= George Fothergill =

George Fothergill, DD (20 December 1705 – 5 October 1760) was a British academic and Anglican priest. He was principal of St Edmund Hall, Oxford between 1751 and 1760.

==Early life and education==
The eldest son of Henry Fothergill of Lockholme in Ravenstonedale, Westmorland, and Elizabeth, daughter of Richard Fawcett of Rottenmoor, Warcop, he was born at Lockholme on 20 December 1705. After attending the free school in Ravenstonedale, which had been founded in 1668 by Thomas Fothergill, master of St. John's College, Cambridge, he was sent to Kendal school.

On 16 June 1722 Fothergill entered The Queen's College as batteler. He took the degree of B.A. in 1726, M.A. in 1730, B.D. in 1744, and D.D. in 1749.

==Career==
Fothergill became chaplain of Queen's in 1730, and was elected to the fellowship which should next fall vacant in 1734. In 1751 the fellows of Queen's appointed him principal of St. Edmund Hall and Vicar of Bramley, Hampshire.

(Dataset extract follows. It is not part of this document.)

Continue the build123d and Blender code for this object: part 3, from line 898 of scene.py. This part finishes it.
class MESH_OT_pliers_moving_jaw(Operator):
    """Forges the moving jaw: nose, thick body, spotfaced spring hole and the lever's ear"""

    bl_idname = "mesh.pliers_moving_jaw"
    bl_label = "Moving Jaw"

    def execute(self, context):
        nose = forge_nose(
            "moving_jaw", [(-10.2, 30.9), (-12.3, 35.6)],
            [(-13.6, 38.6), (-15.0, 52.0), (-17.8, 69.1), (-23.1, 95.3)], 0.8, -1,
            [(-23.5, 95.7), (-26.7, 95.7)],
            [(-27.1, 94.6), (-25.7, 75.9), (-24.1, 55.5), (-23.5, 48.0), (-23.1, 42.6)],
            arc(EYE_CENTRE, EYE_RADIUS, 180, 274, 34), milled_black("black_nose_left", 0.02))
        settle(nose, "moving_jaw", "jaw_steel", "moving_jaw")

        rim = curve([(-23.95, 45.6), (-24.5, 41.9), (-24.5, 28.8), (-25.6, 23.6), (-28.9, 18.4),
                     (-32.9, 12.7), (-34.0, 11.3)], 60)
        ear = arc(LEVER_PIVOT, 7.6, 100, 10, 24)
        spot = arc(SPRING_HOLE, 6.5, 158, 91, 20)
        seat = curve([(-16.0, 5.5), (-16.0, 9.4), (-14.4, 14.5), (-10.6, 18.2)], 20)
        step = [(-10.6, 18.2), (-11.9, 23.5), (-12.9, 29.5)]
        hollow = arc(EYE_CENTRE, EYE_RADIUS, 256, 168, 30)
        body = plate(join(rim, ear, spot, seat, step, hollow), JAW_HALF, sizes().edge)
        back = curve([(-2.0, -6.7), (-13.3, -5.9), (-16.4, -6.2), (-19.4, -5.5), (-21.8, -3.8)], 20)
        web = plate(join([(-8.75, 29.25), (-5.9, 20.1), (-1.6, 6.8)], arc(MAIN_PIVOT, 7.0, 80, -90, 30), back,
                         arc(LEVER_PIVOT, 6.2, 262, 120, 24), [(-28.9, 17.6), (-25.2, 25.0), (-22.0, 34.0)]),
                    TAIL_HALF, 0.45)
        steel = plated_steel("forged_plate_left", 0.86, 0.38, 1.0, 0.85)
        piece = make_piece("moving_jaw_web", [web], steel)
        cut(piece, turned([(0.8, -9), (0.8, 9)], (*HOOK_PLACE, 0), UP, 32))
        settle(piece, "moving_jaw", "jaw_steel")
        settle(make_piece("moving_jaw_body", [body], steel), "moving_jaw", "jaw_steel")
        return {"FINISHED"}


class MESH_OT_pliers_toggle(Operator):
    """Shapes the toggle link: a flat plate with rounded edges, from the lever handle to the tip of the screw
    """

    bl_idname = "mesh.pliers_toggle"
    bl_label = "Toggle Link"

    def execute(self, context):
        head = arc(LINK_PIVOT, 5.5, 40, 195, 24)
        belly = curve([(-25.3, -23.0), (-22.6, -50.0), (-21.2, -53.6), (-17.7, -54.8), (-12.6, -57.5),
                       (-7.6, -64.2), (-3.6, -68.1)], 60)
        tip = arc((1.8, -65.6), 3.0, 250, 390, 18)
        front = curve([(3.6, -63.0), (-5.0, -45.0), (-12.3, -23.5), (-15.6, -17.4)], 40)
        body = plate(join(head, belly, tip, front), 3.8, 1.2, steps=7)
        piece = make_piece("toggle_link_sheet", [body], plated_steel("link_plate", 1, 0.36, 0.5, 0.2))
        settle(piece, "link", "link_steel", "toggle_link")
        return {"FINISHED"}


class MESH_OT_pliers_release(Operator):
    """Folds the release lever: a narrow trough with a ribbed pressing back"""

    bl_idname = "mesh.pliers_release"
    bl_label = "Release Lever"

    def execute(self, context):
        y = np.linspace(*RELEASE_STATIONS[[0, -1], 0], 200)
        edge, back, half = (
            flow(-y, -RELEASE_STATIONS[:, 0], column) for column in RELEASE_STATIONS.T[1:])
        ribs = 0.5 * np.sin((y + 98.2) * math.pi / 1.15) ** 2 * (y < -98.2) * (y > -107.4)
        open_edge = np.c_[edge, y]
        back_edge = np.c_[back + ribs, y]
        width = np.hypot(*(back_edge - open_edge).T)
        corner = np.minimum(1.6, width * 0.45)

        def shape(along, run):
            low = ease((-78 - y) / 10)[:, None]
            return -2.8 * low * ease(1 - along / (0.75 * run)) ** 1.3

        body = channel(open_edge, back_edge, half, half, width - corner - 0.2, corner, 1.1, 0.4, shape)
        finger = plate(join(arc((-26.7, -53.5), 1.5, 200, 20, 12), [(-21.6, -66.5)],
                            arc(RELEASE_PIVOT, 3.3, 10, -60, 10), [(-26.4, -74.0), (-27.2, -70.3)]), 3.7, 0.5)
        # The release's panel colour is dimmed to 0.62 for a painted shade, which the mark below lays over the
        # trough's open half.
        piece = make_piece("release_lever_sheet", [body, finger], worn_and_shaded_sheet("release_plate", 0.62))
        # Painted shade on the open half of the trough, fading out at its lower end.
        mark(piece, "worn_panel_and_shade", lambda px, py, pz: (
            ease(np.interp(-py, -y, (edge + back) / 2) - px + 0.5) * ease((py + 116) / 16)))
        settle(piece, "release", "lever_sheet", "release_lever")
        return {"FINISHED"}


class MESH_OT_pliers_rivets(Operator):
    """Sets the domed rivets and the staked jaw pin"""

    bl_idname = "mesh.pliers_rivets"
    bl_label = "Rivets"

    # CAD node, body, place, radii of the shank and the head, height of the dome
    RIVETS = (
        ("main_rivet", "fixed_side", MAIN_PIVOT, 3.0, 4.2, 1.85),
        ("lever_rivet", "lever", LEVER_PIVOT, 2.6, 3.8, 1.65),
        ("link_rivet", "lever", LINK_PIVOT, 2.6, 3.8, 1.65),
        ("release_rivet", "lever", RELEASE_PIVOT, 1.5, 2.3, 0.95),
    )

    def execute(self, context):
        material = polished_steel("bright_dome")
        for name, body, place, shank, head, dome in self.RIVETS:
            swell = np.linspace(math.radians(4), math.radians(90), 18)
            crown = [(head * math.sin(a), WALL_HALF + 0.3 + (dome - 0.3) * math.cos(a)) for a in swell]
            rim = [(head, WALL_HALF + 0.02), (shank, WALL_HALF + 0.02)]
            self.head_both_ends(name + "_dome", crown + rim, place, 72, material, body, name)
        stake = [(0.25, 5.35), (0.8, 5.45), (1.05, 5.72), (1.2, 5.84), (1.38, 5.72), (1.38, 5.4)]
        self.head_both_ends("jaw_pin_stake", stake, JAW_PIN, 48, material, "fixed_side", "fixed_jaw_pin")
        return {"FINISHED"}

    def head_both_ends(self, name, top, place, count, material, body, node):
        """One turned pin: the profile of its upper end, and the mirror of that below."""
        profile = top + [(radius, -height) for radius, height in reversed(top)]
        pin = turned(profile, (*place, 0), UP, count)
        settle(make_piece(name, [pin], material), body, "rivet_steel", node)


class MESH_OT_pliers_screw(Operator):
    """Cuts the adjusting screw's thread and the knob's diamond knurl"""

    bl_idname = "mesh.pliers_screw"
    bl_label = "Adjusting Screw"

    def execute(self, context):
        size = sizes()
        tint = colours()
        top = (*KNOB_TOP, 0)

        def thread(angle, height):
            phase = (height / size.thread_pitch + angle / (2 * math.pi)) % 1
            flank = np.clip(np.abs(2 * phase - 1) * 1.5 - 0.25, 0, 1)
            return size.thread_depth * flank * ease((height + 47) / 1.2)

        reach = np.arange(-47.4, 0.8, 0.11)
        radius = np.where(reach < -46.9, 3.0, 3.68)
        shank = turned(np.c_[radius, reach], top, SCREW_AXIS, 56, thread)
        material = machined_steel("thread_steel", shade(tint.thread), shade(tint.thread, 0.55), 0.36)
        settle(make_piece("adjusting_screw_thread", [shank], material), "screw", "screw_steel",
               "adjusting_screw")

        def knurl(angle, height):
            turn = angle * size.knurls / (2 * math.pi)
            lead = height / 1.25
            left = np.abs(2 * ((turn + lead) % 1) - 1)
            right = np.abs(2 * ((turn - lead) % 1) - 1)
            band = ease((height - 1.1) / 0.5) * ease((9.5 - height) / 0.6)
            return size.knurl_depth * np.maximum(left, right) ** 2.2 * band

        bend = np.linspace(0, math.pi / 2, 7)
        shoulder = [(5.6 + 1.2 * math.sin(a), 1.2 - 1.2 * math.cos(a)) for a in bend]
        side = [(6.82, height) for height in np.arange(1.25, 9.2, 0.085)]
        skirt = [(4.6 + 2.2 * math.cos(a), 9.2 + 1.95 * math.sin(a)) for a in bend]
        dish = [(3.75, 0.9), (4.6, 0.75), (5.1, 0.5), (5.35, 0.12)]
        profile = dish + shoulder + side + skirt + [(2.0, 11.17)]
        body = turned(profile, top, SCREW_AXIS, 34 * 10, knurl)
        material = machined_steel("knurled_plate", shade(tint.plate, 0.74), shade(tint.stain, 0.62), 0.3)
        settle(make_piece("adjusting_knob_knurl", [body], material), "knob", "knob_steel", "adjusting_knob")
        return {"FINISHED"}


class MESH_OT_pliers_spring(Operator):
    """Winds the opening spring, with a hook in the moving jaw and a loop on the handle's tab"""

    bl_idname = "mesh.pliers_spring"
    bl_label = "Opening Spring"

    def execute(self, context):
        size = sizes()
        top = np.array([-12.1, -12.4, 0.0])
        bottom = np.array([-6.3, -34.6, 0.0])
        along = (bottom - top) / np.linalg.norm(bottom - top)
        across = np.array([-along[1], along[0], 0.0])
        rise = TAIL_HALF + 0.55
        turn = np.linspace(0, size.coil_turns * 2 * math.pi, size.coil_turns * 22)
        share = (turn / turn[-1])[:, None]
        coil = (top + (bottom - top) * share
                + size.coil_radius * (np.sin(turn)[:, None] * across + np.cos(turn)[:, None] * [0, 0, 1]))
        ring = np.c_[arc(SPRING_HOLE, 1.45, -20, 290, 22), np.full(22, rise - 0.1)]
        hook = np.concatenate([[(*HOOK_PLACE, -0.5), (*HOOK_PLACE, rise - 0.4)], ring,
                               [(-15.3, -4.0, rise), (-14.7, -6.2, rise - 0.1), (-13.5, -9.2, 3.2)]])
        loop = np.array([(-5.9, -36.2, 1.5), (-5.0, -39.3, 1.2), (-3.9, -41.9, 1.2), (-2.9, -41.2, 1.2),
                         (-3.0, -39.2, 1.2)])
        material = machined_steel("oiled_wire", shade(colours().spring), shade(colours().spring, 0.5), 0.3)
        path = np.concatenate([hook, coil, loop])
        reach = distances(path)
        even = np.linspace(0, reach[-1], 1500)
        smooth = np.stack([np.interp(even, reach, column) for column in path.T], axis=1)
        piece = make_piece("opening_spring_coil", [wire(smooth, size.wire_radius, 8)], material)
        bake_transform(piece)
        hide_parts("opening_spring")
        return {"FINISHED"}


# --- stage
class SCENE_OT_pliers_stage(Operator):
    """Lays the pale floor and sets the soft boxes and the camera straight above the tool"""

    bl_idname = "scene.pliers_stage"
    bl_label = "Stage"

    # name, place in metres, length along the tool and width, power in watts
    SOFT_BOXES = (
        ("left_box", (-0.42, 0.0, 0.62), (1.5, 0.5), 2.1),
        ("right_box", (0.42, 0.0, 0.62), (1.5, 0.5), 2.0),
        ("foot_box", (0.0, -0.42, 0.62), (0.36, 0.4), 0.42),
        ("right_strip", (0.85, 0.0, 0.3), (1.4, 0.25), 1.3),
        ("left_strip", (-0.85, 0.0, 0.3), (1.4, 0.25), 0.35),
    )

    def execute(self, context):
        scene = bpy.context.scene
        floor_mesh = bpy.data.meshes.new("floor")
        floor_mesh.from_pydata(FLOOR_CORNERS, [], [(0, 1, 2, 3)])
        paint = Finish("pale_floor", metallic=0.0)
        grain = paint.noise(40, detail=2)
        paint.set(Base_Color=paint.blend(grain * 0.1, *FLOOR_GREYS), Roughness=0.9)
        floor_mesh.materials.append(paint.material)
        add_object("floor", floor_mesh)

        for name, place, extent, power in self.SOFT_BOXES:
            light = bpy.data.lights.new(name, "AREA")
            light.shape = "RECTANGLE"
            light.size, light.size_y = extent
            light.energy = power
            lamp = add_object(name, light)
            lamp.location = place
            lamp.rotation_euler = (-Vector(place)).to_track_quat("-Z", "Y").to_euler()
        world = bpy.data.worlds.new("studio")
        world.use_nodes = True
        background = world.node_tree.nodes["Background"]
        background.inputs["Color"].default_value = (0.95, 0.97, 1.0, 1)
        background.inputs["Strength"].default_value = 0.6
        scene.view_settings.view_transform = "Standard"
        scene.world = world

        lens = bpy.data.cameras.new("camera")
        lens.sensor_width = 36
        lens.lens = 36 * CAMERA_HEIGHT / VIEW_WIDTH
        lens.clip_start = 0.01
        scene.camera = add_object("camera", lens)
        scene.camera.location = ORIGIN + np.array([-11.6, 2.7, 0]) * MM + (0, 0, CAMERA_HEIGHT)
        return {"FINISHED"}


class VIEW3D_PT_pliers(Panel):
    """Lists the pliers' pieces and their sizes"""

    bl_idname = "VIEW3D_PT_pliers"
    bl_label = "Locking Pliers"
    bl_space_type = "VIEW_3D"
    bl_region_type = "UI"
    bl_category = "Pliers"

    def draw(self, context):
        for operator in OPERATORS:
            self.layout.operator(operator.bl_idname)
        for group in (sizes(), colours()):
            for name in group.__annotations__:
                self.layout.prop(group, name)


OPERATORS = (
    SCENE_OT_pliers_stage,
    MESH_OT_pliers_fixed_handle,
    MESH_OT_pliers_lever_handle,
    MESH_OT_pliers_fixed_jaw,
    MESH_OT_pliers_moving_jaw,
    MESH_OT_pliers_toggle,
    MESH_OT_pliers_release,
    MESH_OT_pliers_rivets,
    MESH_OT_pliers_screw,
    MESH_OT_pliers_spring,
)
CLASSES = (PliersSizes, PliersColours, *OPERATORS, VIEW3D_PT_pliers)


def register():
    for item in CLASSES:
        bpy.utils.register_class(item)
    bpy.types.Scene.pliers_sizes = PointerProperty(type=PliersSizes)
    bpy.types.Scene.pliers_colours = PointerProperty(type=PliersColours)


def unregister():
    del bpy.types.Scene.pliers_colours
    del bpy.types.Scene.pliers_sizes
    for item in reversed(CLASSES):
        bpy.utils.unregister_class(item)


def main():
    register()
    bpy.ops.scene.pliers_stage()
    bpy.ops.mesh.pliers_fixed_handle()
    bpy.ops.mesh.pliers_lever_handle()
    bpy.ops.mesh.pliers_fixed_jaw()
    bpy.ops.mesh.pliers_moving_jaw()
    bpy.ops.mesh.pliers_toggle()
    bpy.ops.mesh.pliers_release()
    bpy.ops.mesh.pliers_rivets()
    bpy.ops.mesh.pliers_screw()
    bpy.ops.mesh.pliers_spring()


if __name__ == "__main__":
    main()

When Dr. Joseph Smith, provost of Queen's, died on 23 November 1756, the fourteen votes of the fellows were equally divided between Fothergill and Dr. Joseph Browne. As the votes remained equal for ten days, it was put to the question whether either candidate had a majority of seniors on his side, and as the number of seniors had apparently never been authoritatively determined, "the electors unanimously agreed upon six as the properest number of seniors, and it appearing that this number was equally divided between the two candidates, and Dr. Browne being the senior candidate, he was (as the statute directs) declared duly elected provost, to which the electors unanimously agreed."

George Fothergill died 5 October 1760, and was buried in St. Edmund Hall.

==Published works==
Fothergill published at Oxford during his lifetime the following sermons, some of which reached second and third editions:

- Importance of Religion to Civil Societies (preached at the assizes), 1735.
- Danger of Excesses in the Pursuit of Liberty (before the university, 31 Jan.), 1737.
- Unsuccessfulness of Repeated Fasts (before the university), 1745.
- Duty of giving thanks for National Deliverances, 1747.
- Reasons and Necessity of Public Worship (at the assizes), 1753.
- Proper Improvement of Divine Judgments (after the Lisbon earthquake), 1756.
- Condition of Man's Life a constant Call to Industry (before the university), 1757.
- Violence of Man subservient to the Goodness of God (before the university on occasion of the war against France), 1758.
- Duty, Objects, and Offices of the Love of our Country (before the House of Commons on Restoration Day), 1758.

After his death his brother, Thomas Fothergill, provost of Queen's from 1767 to 1796, published Sermons on several Subjects and Occasions by George Fothergill, D.D., Oxford, 1761. In 1765 this volume reappeared, with the same title, as vol. ii. 2nd ed., the nine sermons mentioned above being collected together and printed as vol. i.